The consonant "h" does not have a sound value in the Italian language and is usually silent. As well, it is not pronounced in the digraphs "ch" and "gh". A voiced "s" is never doubled and "ss" is never singular. The "s" and "ss" are always situated between two vowels. The voiced "s" can be pronounced with a "z" sound. A "z" can be either voiced or voiceless, depending on the frame of reference. The "r" can be articulated with a trill.

Italian has several digraphs. Commonly found digraphs are: "ch", pronounced "key", "sc" before an "e" or "i", pronounced "sh"; "gh" before an "e" or "i", pronounced as a hard "g"; "gli", pronounced as a double "ll"; "gn", pronounced as "nyoh"; and "sch", which is only found before an "e" or "I", pronounced "sk".

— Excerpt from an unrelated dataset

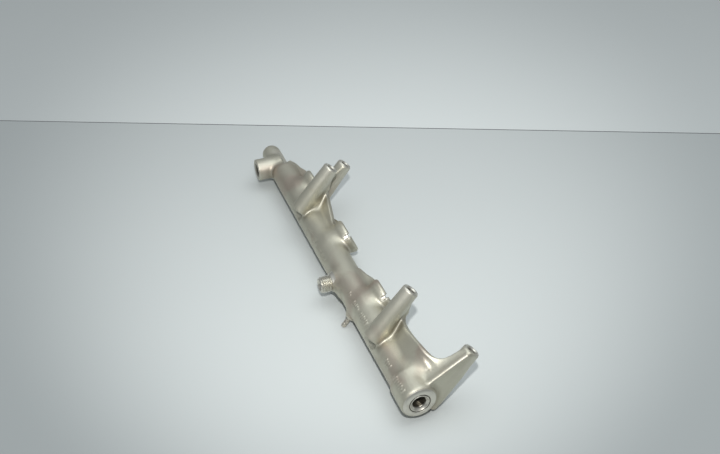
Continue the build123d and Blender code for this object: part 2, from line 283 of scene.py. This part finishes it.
def add_tower(f, x0, z0, tip, seat):
    """Sleeve that crosses over the tube, on a wall that narrows towards the web's edge."""
    low, high = (x0 - 26, -14, -12), (x0 + 30, 56, 29)
    wall_z, wall_low, wall_from, end_y = 4.0, -1.0, 2.0, 43.0
    slant_y, slant_z, slant = 37.0, 6.0, 1.8        # its free end leans back under the sleeve

    def skirt(x, y, z):
        foot = np.interp(y, [12.0, 19.0, 26.0], [7.8, 4.2, 1.4])
        r = np.minimum(5.9 - 0.03 * (y - wall_from), 0.5 * (46.0 - y))
        hull = leaning(x, z, (x0, z0), r, (x0 + 0 * y, wall_z + 0 * y), foot)
        end = np.maximum((y - slant_y - slant * (z - slant_z)) * 0.49, y - end_y)
        return np.maximum(hull * 0.9, np.maximum(end, np.maximum(wall_from - y, wall_low - z)))
    f.join(skirt, low, high, 4.5)
    f.join(turned((x0, 0, z0), AWAY, [(seat, 7.7), (tip - END_RING, 6.5)], 0.8), low, high, 2.5)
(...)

The next to last syllable in Italian words is usually stressed, except when an accent is placed to distinguish words with potentially more than one meaning. Accents are not always noted, which can render pronunciation uncertain. Three syllable words are rare.

Italian writing uses capital letters for proper names, commencement of sentences, personal and possessive pronouns and to specify events in Italian history.

Italian is a phonetic language spoken softly. The voice drops at the end of a sentence and rises for a question. Its sound values are distinct from other languages that share the Latin alphabet.